====== Given data

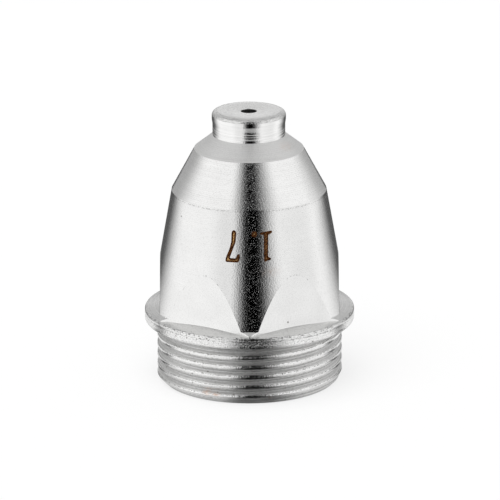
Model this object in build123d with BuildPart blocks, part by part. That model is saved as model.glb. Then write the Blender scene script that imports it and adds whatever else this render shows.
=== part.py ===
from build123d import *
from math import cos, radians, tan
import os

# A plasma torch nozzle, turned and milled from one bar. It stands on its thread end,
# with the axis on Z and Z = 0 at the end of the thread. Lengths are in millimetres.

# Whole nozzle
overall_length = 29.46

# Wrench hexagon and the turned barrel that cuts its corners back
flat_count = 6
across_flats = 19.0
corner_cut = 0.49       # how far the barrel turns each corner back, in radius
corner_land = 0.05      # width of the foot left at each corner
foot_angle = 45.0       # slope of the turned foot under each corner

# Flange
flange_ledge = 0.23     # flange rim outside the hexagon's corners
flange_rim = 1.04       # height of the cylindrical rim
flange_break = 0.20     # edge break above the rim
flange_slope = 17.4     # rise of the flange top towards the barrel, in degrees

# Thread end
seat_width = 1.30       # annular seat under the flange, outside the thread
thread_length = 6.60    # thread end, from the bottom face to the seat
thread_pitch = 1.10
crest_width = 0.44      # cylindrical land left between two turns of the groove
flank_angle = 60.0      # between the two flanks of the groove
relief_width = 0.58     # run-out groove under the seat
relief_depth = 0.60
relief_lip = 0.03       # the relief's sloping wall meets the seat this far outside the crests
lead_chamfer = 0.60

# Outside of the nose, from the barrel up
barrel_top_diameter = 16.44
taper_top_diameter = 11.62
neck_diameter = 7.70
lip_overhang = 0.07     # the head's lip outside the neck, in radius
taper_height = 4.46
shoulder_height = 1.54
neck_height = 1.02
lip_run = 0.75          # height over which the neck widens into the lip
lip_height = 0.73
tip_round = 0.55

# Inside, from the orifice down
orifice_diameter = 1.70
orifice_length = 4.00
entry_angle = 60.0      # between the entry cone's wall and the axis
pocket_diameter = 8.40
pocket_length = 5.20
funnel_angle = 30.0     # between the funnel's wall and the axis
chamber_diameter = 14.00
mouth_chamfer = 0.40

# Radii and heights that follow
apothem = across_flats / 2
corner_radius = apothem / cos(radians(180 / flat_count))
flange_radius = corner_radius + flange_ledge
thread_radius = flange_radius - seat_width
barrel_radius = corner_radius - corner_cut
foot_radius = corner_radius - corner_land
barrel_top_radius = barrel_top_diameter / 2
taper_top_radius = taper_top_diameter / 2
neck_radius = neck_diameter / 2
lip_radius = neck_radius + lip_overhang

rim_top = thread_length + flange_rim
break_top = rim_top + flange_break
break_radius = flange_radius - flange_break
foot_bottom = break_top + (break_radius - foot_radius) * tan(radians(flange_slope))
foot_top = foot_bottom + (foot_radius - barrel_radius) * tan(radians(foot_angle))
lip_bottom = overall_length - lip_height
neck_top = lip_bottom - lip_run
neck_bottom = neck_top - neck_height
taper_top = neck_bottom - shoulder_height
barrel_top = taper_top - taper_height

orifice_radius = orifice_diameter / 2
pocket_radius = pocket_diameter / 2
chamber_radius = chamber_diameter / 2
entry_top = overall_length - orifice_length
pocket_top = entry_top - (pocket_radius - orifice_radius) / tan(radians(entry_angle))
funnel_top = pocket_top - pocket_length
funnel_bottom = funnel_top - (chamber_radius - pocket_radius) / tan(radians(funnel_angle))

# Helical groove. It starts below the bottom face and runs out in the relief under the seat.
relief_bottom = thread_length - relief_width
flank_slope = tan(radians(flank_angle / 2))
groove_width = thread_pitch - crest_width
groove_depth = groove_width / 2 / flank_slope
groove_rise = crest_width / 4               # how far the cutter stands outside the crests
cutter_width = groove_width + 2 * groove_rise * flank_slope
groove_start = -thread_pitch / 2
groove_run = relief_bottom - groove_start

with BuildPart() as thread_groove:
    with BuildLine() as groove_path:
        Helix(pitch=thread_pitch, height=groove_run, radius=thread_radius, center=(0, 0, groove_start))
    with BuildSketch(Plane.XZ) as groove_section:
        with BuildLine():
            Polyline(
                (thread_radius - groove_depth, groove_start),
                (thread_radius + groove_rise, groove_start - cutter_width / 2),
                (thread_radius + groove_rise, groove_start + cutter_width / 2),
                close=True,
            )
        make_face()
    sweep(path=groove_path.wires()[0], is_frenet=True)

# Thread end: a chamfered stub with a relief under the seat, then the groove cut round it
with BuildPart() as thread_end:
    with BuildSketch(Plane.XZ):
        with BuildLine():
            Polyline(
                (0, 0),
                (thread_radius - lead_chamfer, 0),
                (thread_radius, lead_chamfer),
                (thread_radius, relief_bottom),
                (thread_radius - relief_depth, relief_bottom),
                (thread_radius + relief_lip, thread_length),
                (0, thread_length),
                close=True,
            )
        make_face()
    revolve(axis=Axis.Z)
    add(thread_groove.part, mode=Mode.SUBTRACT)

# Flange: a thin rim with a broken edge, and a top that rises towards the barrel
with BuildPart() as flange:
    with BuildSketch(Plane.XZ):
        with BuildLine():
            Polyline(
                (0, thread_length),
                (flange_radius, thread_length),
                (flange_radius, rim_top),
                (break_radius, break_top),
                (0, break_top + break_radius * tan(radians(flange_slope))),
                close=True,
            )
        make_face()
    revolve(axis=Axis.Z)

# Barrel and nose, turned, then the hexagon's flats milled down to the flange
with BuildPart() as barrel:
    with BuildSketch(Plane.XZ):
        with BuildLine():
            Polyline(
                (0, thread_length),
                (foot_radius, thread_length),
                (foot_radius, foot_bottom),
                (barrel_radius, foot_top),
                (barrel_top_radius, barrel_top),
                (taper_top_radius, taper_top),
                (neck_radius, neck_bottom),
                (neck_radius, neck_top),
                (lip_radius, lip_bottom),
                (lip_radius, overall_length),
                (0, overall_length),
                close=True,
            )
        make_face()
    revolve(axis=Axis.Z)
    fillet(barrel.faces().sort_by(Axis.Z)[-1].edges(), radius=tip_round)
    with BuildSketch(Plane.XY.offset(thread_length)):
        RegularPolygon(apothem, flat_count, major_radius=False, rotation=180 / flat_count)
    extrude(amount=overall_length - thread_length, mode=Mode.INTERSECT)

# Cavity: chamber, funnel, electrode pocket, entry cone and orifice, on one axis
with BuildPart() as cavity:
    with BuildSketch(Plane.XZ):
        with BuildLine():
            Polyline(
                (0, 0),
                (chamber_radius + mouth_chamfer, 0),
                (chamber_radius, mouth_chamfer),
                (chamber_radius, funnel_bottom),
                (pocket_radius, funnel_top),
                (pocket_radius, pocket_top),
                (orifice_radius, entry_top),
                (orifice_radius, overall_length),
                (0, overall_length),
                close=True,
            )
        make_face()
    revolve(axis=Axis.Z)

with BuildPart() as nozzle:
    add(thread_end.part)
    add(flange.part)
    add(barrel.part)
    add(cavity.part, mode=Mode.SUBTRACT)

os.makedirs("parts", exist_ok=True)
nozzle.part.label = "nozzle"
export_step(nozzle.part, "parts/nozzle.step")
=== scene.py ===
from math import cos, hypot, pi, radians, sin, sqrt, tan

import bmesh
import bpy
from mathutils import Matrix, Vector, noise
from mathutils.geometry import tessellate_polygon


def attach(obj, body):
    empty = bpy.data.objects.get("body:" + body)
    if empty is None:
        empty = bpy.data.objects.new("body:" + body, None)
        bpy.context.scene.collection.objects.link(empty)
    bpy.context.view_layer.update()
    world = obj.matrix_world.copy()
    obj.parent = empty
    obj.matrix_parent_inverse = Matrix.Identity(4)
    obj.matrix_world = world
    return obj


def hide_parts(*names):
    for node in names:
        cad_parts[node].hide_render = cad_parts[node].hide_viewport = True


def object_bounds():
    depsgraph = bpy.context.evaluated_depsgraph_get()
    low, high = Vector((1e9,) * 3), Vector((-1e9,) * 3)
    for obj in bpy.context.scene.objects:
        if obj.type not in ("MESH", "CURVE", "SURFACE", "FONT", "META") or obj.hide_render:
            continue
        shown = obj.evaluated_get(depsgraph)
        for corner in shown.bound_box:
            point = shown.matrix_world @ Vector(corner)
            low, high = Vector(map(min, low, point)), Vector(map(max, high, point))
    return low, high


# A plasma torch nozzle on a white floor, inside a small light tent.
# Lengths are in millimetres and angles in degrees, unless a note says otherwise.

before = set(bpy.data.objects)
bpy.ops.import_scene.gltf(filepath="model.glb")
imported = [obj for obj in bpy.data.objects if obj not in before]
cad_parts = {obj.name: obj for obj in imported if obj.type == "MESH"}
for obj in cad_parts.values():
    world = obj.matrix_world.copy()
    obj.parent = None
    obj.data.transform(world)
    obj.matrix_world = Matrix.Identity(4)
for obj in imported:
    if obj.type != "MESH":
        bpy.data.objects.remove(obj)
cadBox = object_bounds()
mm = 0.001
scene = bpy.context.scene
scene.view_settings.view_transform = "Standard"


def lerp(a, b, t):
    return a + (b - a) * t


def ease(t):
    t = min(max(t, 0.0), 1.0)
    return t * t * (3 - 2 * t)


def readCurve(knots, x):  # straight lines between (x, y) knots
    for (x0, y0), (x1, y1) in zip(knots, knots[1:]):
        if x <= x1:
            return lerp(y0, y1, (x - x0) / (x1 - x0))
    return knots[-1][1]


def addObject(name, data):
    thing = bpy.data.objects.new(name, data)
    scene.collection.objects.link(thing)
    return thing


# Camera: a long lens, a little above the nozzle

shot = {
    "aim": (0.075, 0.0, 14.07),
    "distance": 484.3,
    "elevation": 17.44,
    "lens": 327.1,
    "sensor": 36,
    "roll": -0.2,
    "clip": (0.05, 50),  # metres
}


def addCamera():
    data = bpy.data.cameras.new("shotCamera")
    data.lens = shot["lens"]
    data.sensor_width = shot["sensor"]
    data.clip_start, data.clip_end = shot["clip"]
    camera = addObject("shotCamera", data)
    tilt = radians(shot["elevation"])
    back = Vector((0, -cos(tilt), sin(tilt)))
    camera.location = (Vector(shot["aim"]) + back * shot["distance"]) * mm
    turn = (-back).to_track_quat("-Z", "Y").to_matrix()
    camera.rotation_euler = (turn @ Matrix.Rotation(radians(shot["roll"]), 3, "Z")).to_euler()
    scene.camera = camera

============

§ Goal
Extract exactly the leading lines of the data, stopping at and including the line with "lead_chamfer = 0.60".

§ Problem solution
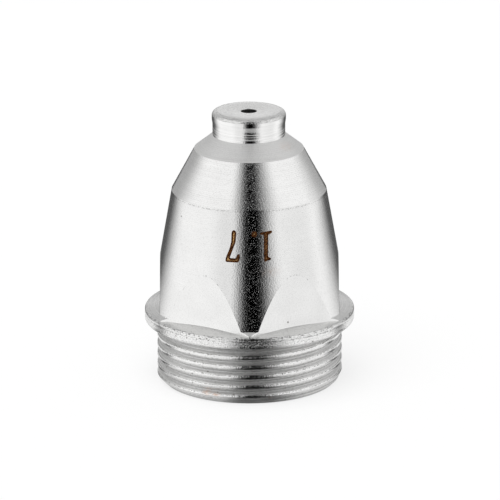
Model this object in build123d with BuildPart blocks, part by part. That model is saved as model.glb. Then write the Blender scene script that imports it and adds whatever else this render shows.
=== part.py ===
from build123d import *
from math import cos, radians, tan
import os

# A plasma torch nozzle, turned and milled from one bar. It stands on its thread end,
# with the axis on Z and Z = 0 at the end of the thread. Lengths are in millimetres.

# Whole nozzle
overall_length = 29.46

# Wrench hexagon and the turned barrel that cuts its corners back
flat_count = 6
across_flats = 19.0
corner_cut = 0.49       # how far the barrel turns each corner back, in radius
corner_land = 0.05      # width of the foot left at each corner
foot_angle = 45.0       # slope of the turned foot under each corner

# Flange
flange_ledge = 0.23     # flange rim outside the hexagon's corners
flange_rim = 1.04       # height of the cylindrical rim
flange_break = 0.20     # edge break above the rim
flange_slope = 17.4     # rise of the flange top towards the barrel, in degrees

# Thread end
seat_width = 1.30       # annular seat under the flange, outside the thread
thread_length = 6.60    # thread end, from the bottom face to the seat
thread_pitch = 1.10
crest_width = 0.44      # cylindrical land left between two turns of the groove
flank_angle = 60.0      # between the two flanks of the groove
relief_width = 0.58     # run-out groove under the seat
relief_depth = 0.60
relief_lip = 0.03       # the relief's sloping wall meets the seat this far outside the crests
lead_chamfer = 0.60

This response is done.